%%

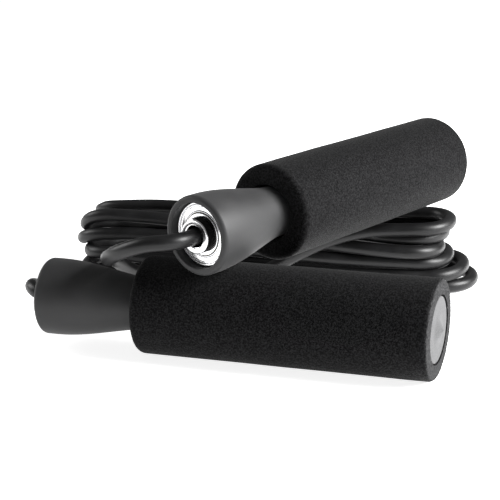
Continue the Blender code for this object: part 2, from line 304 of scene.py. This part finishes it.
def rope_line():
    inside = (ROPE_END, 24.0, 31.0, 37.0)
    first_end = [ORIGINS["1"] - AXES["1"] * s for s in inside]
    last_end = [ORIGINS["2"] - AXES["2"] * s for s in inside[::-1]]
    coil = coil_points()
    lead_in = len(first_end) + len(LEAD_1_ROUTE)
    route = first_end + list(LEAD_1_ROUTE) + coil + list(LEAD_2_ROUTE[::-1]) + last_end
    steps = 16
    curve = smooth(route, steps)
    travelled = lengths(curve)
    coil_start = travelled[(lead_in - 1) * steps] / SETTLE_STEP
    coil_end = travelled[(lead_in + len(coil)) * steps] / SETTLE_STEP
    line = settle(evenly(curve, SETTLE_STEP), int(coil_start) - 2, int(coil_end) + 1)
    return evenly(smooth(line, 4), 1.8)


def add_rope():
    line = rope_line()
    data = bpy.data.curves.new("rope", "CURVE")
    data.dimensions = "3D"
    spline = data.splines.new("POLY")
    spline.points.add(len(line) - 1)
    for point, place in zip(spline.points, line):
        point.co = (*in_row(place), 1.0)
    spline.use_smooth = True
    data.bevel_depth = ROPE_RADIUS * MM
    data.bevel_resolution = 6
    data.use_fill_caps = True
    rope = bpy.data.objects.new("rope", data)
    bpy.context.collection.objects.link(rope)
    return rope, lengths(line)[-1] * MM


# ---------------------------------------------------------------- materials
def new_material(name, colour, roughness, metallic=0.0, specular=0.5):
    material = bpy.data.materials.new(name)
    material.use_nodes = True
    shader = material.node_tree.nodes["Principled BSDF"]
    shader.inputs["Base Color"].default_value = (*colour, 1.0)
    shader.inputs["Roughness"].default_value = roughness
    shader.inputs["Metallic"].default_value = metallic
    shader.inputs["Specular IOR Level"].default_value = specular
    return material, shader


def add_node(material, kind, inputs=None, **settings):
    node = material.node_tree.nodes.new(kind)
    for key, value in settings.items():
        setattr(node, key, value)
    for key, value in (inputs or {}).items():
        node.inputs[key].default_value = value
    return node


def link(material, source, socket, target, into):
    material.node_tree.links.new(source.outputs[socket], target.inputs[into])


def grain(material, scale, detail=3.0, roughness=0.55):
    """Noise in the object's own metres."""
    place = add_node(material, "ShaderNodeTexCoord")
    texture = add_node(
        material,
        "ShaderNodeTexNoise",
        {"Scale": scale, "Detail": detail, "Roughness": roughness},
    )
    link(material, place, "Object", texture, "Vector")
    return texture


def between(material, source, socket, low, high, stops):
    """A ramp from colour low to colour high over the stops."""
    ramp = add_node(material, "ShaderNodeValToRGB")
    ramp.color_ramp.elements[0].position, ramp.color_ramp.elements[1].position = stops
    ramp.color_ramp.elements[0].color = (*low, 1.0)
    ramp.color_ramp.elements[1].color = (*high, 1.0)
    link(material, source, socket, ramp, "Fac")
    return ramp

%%

* _Your objective_:
Repeat the material above in full, keeping every word.

* _Task response_:
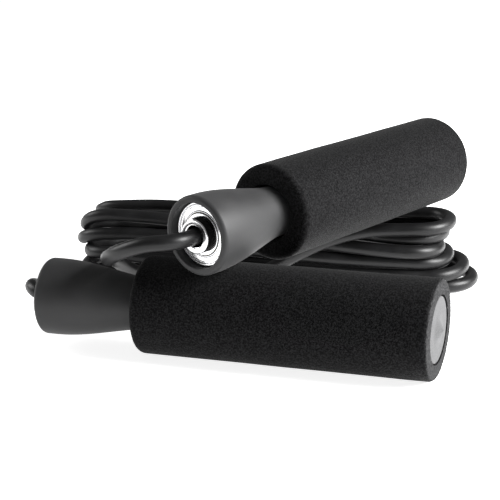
Continue the Blender code for this object: part 2, from line 304 of scene.py. This part finishes it.
def rope_line():
    inside = (ROPE_END, 24.0, 31.0, 37.0)
    first_end = [ORIGINS["1"] - AXES["1"] * s for s in inside]
    last_end = [ORIGINS["2"] - AXES["2"] * s for s in inside[::-1]]
    coil = coil_points()
    lead_in = len(first_end) + len(LEAD_1_ROUTE)
    route = first_end + list(LEAD_1_ROUTE) + coil + list(LEAD_2_ROUTE[::-1]) + last_end
    steps = 16
    curve = smooth(route, steps)
    travelled = lengths(curve)
    coil_start = travelled[(lead_in - 1) * steps] / SETTLE_STEP
    coil_end = travelled[(lead_in + len(coil)) * steps] / SETTLE_STEP
    line = settle(evenly(curve, SETTLE_STEP), int(coil_start) - 2, int(coil_end) + 1)
    return evenly(smooth(line, 4), 1.8)


def add_rope():
    line = rope_line()
    data = bpy.data.curves.new("rope", "CURVE")
    data.dimensions = "3D"
    spline = data.splines.new("POLY")
    spline.points.add(len(line) - 1)
    for point, place in zip(spline.points, line):
        point.co = (*in_row(place), 1.0)
    spline.use_smooth = True
    data.bevel_depth = ROPE_RADIUS * MM
    data.bevel_resolution = 6
    data.use_fill_caps = True
    rope = bpy.data.objects.new("rope", data)
    bpy.context.collection.objects.link(rope)
    return rope, lengths(line)[-1] * MM


# ---------------------------------------------------------------- materials
def new_material(name, colour, roughness, metallic=0.0, specular=0.5):
    material = bpy.data.materials.new(name)
    material.use_nodes = True
    shader = material.node_tree.nodes["Principled BSDF"]
    shader.inputs["Base Color"].default_value = (*colour, 1.0)
    shader.inputs["Roughness"].default_value = roughness
    shader.inputs["Metallic"].default_value = metallic
    shader.inputs["Specular IOR Level"].default_value = specular
    return material, shader


def add_node(material, kind, inputs=None, **settings):
    node = material.node_tree.nodes.new(kind)
    for key, value in settings.items():
        setattr(node, key, value)
    for key, value in (inputs or {}).items():
        node.inputs[key].default_value = value
    return node


def link(material, source, socket, target, into):
    material.node_tree.links.new(source.outputs[socket], target.inputs[into])


def grain(material, scale, detail=3.0, roughness=0.55):
    """Noise in the object's own metres."""
    place = add_node(material, "ShaderNodeTexCoord")
    texture = add_node(
        material,
        "ShaderNodeTexNoise",
        {"Scale": scale, "Detail": detail, "Roughness": roughness},
    )
    link(material, place, "Object", texture, "Vector")
    return texture


def between(material, source, socket, low, high, stops):
    """A ramp from colour low to colour high over the stops."""
    ramp = add_node(material, "ShaderNodeValToRGB")
    ramp.color_ramp.elements[0].position, ramp.color_ramp.elements[1].position = stops
    ramp.color_ramp.elements[0].color = (*low, 1.0)
    ramp.color_ramp.elements[1].color = (*high, 1.0)
    link(material, source, socket, ramp, "Fac")
    return ramp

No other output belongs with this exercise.